One benefit of the microkernel approach is that it makes extending
the operating system easier. All new services are added to user space and
consequently do not require modification of the kernel. When the kernel does
have to be modified, the changes tend to be fewer, because the microkernel is
a smaller kernel.
微内核更易扩展。由于微内核的系统服务在用户空间实现,因此需要新的服务只需要将他们添加到用户空间即可。此外由于内核较小,要修改内核也更容易。
Unfortunately, the performance of microkernels can suffer due to increased
system-function overhead.
微内核性能低。由于微内核需要频繁在内核态与用户态间切换,所以性能开销较大。
Modules
The idea of the design is for the kernel to provide core services while
other services are implemented dynamically, as the kernel is running. Linking
services dynamically is preferable to adding new features directly to the kernel,
which would require recompiling the kernel every time a change was made.
模块化的内核只提供核心服务,其他服务则通过动态链接在内核运行时加载。这样当新加入一个功能时只需要动态链接即可,不需要重新编译整个内核。Linux,Windows,MacOS,Solaris等现代操作系统采用的就是这种方法。

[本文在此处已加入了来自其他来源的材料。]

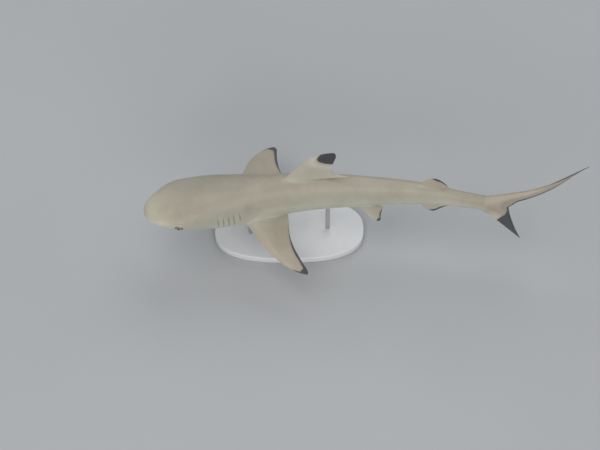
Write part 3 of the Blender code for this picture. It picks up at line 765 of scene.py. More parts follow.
for side in (-1, 1):
    rings, f, phi, P, s, th, values = ellipse_patch("eye", side, EYE_AT, LID, (13.5, 12.0), EYE_RINGS, None)
    p, along, up, n = f
    front = -np.cos(phi)             # 1 towards the snout
    low = -np.sin(phi)
    third = np.clip(0.55 * low + 0.45 * front + 0.12, 0, 1) ** 1.3     # the third lid, low and in front

    def inner(scale, height, **over):
        x, y = LID[0] * np.cos(phi) * scale, LID[1] * np.sin(phi) * scale
        q = p + (along * x[:, None] + up * y[:, None] + n * height[:, None]) / 1000
        return skin.add(q, **(values | over))
    h0 = (P - p) @ n * 1000
    one = np.ones_like(phi)
    lid_in = np.maximum(eyeball_height(LID[0] * np.cos(phi) * 0.965, LID[1] * np.sin(phi) * 0.965) + 0.10, -9)
    # painted shade deepening down the lid's inner edge towards the eyeball
    dark = 0.09 * one
    rings.append(inner(0.990 * one, h0 - 0.05, groove=0.02 * one))
    rings.append(inner(0.978 * one, h0 - 0.25, groove=0.05 * one))
    rings.append(inner(0.972 * one, 0.5 * (h0 + lid_in), groove=dark))
    # a shelf that is the third lid: out over the eyeball, round its edge and back under
    reach = 0.955 - 0.235 * third
    ex, ey = LID[0] * np.cos(phi), LID[1] * np.sin(phi)
    # faint painted shade over the shelf, more where it turns under
    for share, lift, tone in ((0.0, 0.24, 0.07), (0.35, 0.27, 0.03), (0.75, 0.27, 0.02), (0.95, 0.24, 0.05), (1.0, 0.15, 0.18)):
        sc = 0.962 + (reach - 0.962) * share
        rings.append(inner(sc, eyeball_height(ex * sc, ey * sc) + lift, groove=tone * one))
    # painted shadow along the shelf's underside, where it meets the eyeball
    for share, lift in ((0.97, 0.05), (0.5, 0.045), (0.0, 0.05)):
        sc = 0.962 + (reach - 0.962) * share
        rings.append(inner(sc, eyeball_height(ex * sc, ey * sc) + lift, groove=0.9 * one))
    # the socket behind the eyeball is painted fully dark as shade
    for beta in (0.94, 1.02, 1.12, 1.3, 1.6, 2.0, 2.5, 2.9):
        room = 0.06 + 0.36 * float(ease(0.95, 1.6, beta))
        deep = -0.72 * EYE_DEEP * 1000 + (EYE_DEEP * 1000 + room) * math.cos(beta)
        sx, sy = (EYE_LONG * 1000 + room) * math.sin(beta), (EYE_HIGH * 1000 + room) * math.sin(beta)
        q = p + (along * (np.cos(phi) * sx)[:, None] + up * (np.sin(phi) * sy)[:, None] + n * deep) / 1000
        rings.append(skin.add(q, **(values | dict(groove=one))))
    tip = skin.add(p + n * (-0.72 * EYE_DEEP - EYE_DEEP - 0.00042), groove=1.0)
    box_y = 0.02 if side < 0 else 0.10
    skin.bands(np.array(rings), (0.70, box_y, 0.98, box_y + 0.07))
    skin.cap(rings[-1], int(tip), (0.982, box_y, 0.998, box_y + 0.016))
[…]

The overall result resembles a layered system in that each kernel section
has defined, protected interfaces; but it is more flexible than a layered system,
because any module can call any other module.
和分层结构类似,模块化也将内核分了各个部分,并且提供了保护实现的接口,但模块化更灵活,因为各模块可以互相调用。
The approach is also similar to the microkernel approach in that the
primary module has only core functions and knowledge of how to load and
communicate with other modules; but it is more efficient, because modules
do not need to invoke message passing in order to communicate.
和微内核类似,模块化也只将核心功能留在内核,但模块化更高效,因为它的进程通信不需要借助内核进行消息传递。